◆ What to do
Take the data below and write out exactly the lines from the one with "Model this object" through the one with "bar_d = 22; // [20:1:26]"; omit every other line.
>> BEGIN
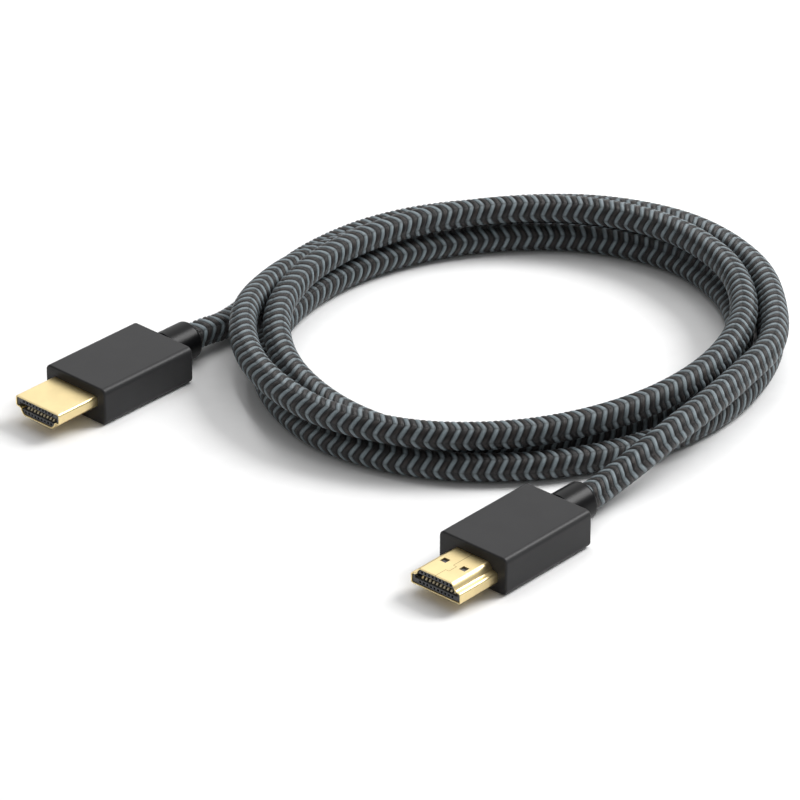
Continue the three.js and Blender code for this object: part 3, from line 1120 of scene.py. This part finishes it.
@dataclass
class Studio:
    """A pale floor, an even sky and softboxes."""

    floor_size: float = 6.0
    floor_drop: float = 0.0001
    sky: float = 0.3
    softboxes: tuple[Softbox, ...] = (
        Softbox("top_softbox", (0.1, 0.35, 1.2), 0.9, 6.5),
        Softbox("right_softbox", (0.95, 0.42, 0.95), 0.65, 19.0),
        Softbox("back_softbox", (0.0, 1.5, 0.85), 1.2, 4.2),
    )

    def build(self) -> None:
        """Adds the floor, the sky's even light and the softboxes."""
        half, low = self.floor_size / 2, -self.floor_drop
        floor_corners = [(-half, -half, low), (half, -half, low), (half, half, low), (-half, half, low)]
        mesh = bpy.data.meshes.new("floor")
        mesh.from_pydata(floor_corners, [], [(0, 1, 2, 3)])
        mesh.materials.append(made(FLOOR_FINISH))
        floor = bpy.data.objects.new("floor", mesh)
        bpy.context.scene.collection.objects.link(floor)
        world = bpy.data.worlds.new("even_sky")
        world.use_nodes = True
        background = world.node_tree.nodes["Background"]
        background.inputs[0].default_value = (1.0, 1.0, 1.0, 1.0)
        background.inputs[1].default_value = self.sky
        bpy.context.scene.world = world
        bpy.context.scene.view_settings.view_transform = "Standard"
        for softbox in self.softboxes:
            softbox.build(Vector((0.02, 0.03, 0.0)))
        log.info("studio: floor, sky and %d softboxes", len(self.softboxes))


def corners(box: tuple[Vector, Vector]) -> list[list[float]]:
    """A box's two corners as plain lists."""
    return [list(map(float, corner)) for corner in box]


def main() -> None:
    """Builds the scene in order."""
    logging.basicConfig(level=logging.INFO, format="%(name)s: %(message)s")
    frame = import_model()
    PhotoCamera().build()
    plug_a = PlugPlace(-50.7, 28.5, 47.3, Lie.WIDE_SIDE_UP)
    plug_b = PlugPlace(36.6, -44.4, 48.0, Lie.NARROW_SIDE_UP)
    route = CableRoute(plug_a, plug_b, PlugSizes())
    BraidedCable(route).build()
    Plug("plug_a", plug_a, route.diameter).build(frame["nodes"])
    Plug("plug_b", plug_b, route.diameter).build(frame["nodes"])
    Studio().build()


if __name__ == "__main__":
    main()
>> END
>> BEGIN
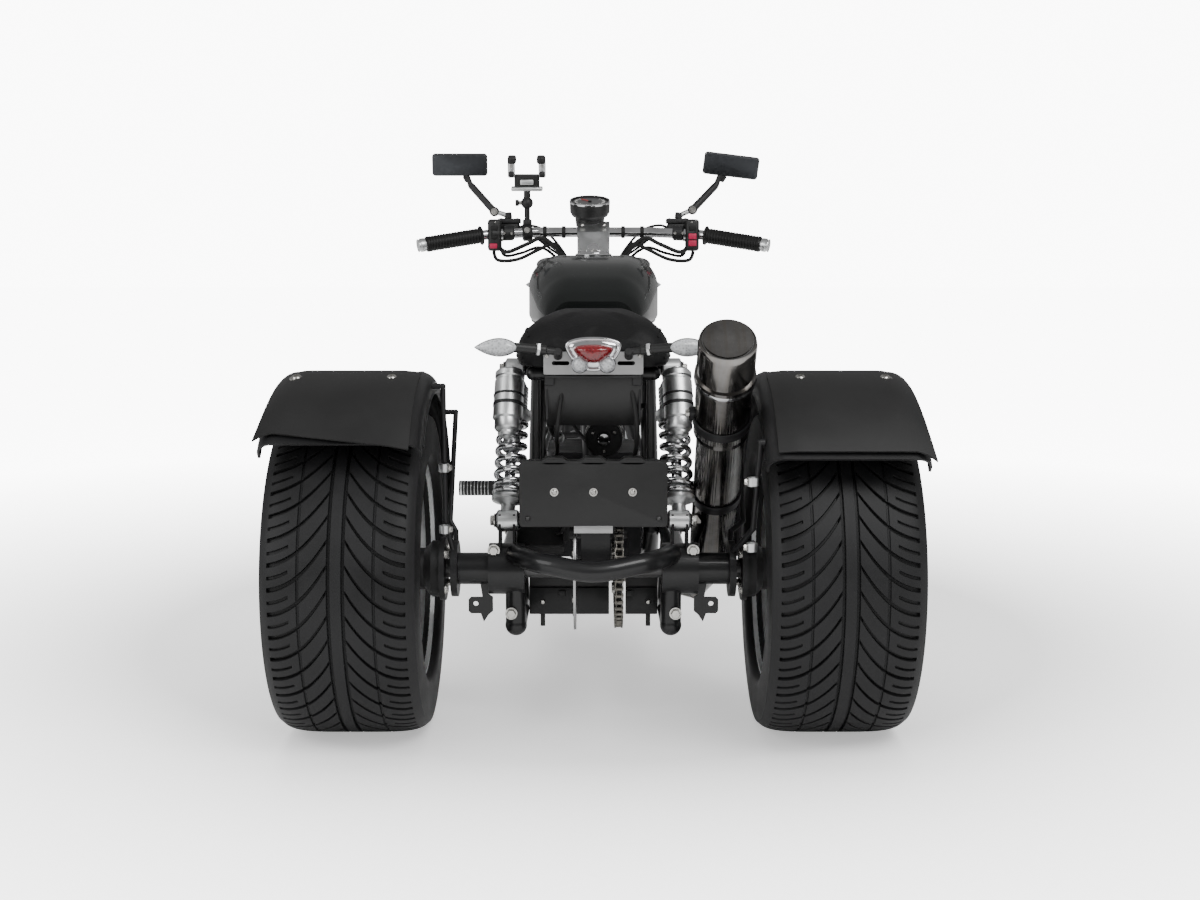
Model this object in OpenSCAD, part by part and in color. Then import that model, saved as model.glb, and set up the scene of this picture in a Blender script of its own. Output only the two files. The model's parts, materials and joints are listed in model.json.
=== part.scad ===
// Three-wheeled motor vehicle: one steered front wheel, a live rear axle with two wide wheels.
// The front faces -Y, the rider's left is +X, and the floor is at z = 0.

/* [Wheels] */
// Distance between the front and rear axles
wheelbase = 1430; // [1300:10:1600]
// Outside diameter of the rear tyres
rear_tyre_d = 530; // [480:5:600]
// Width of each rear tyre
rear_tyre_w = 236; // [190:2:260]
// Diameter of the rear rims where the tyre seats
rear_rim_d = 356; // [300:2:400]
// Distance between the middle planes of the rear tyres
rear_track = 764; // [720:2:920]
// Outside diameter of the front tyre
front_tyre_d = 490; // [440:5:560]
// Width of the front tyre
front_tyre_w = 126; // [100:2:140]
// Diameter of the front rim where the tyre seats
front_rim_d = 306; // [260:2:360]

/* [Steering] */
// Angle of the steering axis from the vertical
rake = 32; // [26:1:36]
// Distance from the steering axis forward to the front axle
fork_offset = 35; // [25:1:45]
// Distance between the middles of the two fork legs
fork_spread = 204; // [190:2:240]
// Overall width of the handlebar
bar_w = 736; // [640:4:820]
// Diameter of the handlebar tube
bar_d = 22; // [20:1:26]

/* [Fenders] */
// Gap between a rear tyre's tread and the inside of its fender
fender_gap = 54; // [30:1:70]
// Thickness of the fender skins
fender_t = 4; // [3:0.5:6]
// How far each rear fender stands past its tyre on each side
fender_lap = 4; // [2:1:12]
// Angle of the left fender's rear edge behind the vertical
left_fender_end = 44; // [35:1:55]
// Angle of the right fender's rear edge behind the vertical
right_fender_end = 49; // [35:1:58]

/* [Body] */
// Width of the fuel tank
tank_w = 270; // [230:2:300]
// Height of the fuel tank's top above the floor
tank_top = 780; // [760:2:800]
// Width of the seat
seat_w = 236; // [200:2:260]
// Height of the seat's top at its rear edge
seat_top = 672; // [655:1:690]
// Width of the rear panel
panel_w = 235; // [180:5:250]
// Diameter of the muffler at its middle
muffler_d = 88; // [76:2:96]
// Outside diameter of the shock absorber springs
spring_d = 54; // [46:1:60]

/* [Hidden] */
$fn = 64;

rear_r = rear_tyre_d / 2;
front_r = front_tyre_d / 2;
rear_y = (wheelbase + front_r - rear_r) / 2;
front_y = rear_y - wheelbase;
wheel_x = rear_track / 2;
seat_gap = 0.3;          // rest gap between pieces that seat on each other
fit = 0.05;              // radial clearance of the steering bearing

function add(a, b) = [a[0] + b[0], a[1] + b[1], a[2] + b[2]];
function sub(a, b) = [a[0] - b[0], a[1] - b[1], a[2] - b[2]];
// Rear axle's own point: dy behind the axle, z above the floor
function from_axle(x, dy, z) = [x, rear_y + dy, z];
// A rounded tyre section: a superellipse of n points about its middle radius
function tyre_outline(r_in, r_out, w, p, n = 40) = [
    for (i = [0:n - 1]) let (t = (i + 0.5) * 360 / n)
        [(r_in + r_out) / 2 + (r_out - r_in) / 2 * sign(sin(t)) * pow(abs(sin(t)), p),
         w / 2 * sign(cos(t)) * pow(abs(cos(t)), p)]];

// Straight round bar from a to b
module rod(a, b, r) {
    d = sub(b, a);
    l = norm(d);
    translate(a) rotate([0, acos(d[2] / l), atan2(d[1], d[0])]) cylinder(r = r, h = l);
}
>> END
◆ Written answer
Model this object in OpenSCAD, part by part and in color. Then import that model, saved as model.glb, and set up the scene of this picture in a Blender script of its own. Output only the two files. The model's parts, materials and joints are listed in model.json.
=== part.scad ===
// Three-wheeled motor vehicle: one steered front wheel, a live rear axle with two wide wheels.
// The front faces -Y, the rider's left is +X, and the floor is at z = 0.

/* [Wheels] */
// Distance between the front and rear axles
wheelbase = 1430; // [1300:10:1600]
// Outside diameter of the rear tyres
rear_tyre_d = 530; // [480:5:600]
// Width of each rear tyre
rear_tyre_w = 236; // [190:2:260]
// Diameter of the rear rims where the tyre seats
rear_rim_d = 356; // [300:2:400]
// Distance between the middle planes of the rear tyres
rear_track = 764; // [720:2:920]
// Outside diameter of the front tyre
front_tyre_d = 490; // [440:5:560]
// Width of the front tyre
front_tyre_w = 126; // [100:2:140]
// Diameter of the front rim where the tyre seats
front_rim_d = 306; // [260:2:360]

/* [Steering] */
// Angle of the steering axis from the vertical
rake = 32; // [26:1:36]
// Distance from the steering axis forward to the front axle
fork_offset = 35; // [25:1:45]
// Distance between the middles of the two fork legs
fork_spread = 204; // [190:2:240]
// Overall width of the handlebar
bar_w = 736; // [640:4:820]
// Diameter of the handlebar tube
bar_d = 22; // [20:1:26]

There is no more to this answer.